La servidumbre y la soberanía de los pueblos siguen siendo cuestiones a resolver en el siglo XXI.
Todo el mundo cuestiona al poder, pero nadie se pregunta por la voluntad de los pueblos para pasar de la servidumbre a la soberanía.
En 1960, el dramaturgo cubano Virgilio Piñera engavetó Los siervos, una pieza teatral con la que podía ganarse el odio del nuevo régimen prosoviético. En ella, un líder estalinista decide convertirse en siervo, contra el criterio de sus colegas totalitarios. La ironía es perfecta, demoledora.
El gobierno de Cuba se declaraba comunista, o lo que es lo mismo, el pueblo renunciaba a ser el soberano que había sido en medio siglo de República.
La voluntad de algunos fue marcharse, pero la voluntad popular fue bajar la cabeza y gritar unas extrañas consignas en la Plaza de la Revolución.
Desde entonces la Revolución comprendió que lo suyo era lo popular, a pesar de la minoría que había apoyado el proceso.
Lo popular era la voz de los resentidos contra los vencedores de siempre. Había que ser popular como un solar habanero o el aguardiente o el son.
Mejor Guillén que Lezama
Mejor el guaguancó que The Beatles.
Y las casas diseñadas por Max Borges y Mario Romañach para los compañeros de la Asamblea, que al fin y al cabo son el poder de lo popular.
Samuel Feijóo, etnólogo y escritor popularísimo entre el pueblo, agradeció haber tenido sólo seis lectores, entre los que incluía al linotipista.
Cuidado, lo popular no es siempre lo mejor ni reverencia a los mejores.
Lo popular puede ser falso, como la idea de que todo cubano juega a la pelota, fuma tabaco y odia a los yankees.
La tiranía de los popular puede ir desde el cliché hasta la propaganda política.
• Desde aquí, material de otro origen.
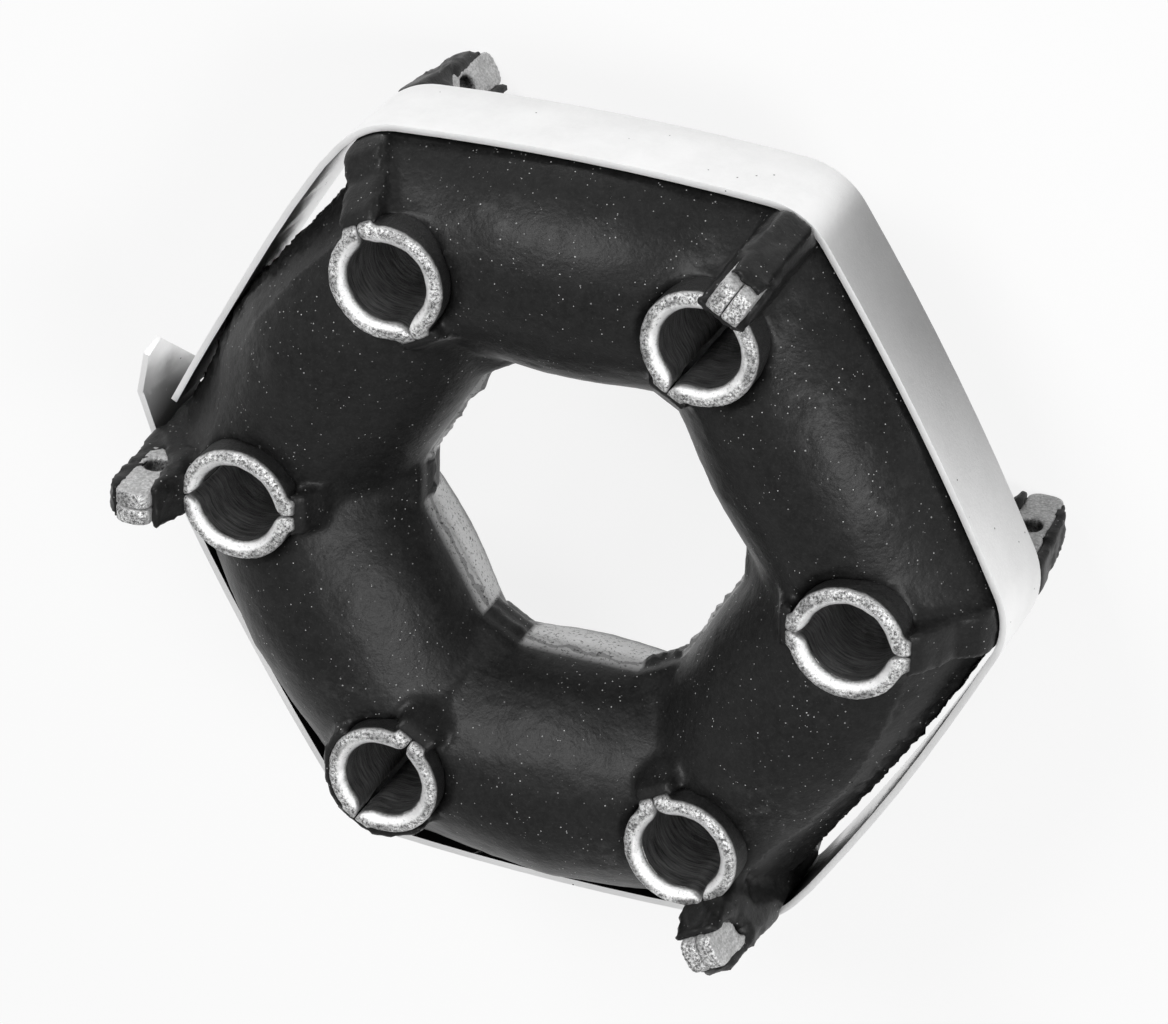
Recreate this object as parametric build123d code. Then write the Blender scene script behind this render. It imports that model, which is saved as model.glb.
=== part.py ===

Pero lo peor es que lo popular, separado de una crítica de sus valores, nos someta a una especie de servidumbre voluntaria que termina por entregarnos en bandeja al totalitarismo de la Asamblea.
Soy cubano, soy popular.
Desde luego, pero en la justa dimensión de esos epítetos, en la responsabilidad que implica ser auténticos, ante el peligro de ser para siempre sometidos.
Yo, que no soy popular ni puedo contar con el linotipista, prefiero el ajedrez al dominó y sólo veo la pelota cuando juegan los yankees… de New York.
A la guapería de barrio, opongo estas líneas cada viernes, que pueden ganarme una cárcel tan popular como un olvidable reguetón.
De los tigres me gusta el poema de Blake y el animal de la Creación, que como dijo otro poeta, no muestra su tigritud, ¡salta!